The first time I stuck with 1 idea for 30 days was eye opening, but shouldn’t have been a surprise.

It was around 2006 and I’d just started getting my hands dirty with coding websites… back when the best option was to hand-code, long before WordPress gained steam.

I was doing a lot of brand and corporate design work, and found the easiest way to share files with my clients was via my own web server.

Today, we throw files up onto Dropbox or Google Drive, hit the “share” button, and grab a sharable link.

Back then, you needed FTP access to your server, and in my case, nerves of steel to trust that I wouldn’t break anything.

To ensure I wouldn’t have to give potentially damaging access to my clients, I built a mini website to manage how clients could view those files, download them, and also share files with me. It wasn’t too different to how printing companies used to get design agencies to send them large design files (the alternative was a burnt CD sent by courier). It basically looked like a one-page website with a a few buttons and forms on it.

One of my clients used the web tool, understood the (mild) technicalities behind it, really liked it, and asked what it would take for me to build them something similar.

Most of my other clients didn’t really take to the tool – some were still getting used to using email – so I said they could let me know what it needed for their specific use, and I could modify and sell them this one.

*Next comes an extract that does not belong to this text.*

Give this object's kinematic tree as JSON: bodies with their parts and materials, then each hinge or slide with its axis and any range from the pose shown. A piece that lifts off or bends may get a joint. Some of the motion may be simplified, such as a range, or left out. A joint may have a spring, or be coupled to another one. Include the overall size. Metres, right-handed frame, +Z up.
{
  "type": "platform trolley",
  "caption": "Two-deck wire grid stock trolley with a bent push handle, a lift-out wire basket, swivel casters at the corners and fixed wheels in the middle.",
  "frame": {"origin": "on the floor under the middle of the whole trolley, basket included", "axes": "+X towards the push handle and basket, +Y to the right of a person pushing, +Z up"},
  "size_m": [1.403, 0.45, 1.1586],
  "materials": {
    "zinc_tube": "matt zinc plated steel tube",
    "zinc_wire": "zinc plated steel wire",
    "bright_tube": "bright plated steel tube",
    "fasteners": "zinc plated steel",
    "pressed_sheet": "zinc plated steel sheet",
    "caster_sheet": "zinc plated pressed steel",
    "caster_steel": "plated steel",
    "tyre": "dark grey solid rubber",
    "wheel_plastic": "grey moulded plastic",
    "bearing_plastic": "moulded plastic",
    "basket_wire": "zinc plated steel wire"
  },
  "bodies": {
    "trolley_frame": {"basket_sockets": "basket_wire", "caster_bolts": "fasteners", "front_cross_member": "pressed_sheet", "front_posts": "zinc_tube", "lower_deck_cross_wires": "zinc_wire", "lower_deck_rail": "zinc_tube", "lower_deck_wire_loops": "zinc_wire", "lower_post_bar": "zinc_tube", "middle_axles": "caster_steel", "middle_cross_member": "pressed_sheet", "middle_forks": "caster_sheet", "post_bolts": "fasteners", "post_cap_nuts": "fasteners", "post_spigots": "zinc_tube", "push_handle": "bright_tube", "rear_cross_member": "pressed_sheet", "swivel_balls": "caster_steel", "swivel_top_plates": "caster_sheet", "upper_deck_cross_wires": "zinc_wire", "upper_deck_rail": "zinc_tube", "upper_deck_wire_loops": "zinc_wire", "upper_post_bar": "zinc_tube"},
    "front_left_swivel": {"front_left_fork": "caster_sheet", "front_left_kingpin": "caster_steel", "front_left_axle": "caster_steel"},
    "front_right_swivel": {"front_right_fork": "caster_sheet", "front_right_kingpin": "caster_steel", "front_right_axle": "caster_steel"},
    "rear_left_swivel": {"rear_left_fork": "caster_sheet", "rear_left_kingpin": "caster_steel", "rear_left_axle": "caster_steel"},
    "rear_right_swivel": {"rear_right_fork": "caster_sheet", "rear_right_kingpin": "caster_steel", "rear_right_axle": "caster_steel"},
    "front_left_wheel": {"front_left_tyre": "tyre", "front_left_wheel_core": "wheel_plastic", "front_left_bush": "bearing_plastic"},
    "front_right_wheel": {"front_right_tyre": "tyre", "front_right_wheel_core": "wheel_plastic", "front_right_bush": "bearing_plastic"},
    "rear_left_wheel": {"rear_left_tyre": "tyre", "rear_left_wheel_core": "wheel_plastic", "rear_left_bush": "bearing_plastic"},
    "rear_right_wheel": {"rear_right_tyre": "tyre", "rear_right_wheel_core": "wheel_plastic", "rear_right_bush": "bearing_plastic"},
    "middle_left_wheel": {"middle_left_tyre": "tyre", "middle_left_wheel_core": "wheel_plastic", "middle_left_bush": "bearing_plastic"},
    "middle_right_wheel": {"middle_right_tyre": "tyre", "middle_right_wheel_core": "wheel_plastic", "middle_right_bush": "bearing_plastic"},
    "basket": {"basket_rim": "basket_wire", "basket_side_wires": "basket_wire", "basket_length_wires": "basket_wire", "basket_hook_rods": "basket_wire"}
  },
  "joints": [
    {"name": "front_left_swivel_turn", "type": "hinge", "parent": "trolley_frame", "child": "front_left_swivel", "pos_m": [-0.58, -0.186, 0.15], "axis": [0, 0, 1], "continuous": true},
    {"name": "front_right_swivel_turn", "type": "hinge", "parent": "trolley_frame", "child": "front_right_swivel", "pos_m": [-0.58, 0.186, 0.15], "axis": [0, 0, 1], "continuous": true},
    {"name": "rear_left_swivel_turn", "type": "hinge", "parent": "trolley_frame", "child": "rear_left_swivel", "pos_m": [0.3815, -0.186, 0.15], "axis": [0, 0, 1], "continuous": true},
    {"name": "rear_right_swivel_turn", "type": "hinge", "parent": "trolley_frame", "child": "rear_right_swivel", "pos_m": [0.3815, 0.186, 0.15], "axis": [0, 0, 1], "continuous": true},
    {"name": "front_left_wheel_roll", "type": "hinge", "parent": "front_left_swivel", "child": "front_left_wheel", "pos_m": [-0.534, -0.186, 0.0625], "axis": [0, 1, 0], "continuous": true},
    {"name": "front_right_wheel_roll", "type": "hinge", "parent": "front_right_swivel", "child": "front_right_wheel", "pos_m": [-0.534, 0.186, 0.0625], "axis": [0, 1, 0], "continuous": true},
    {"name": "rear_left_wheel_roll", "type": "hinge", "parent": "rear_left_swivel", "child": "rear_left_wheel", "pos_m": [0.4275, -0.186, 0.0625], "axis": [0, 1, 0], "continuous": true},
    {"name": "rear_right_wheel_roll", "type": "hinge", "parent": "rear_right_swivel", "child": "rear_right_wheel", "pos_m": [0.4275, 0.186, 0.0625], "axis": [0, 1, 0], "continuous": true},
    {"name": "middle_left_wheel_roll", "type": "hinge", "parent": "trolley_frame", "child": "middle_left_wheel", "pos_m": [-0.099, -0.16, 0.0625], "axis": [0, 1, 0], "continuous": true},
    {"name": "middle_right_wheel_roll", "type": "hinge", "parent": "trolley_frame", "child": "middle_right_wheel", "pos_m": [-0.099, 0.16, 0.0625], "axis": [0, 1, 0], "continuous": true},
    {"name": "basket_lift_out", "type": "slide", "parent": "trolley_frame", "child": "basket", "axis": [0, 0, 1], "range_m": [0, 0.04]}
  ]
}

They made a high 4-figure offer I wasn’t expecting, provided I could deliver it by a certain date (roughly a month out).

My focus shifted entirely to getting that tool finished for them.

The critical difference for me at the time, was that I did have some client work that I juggled around it, but rather than put client work first and this project second (like I did with other side projects), I flipped it and gave this the full focus it needed… squeezing client work into the gaps.

Procrastination could SO EASILY have derailed me. Had I bumped it to “side-project-status”, there’s no way I would have finished it in time.

It wasn’t exactly 30 days but it was close, and long enough to feel the ache of having to drag myself to my desk to finish it.

  • I really wanted to do it.
  • I knew they wanted it.
  • The payday was waiting.
  • Everything was telling me to get it done.

But my brain was still able to find other things it thought I should do instead (queue one of my favourite Ted Talks on Procrastination – oh man the irony).

Battling that was a mission – one I’m not typically good at unless there’s a seriously strong motivator. I had a good payday waiting if I got it done (and even that almost didn’t get my brain firing!).

No task today, but something to think about:

👉 What’s the “payday” at the end of this for you?

What’s gonna keep you moving from just Day 2 here today, aaallllllll the way to Day 30?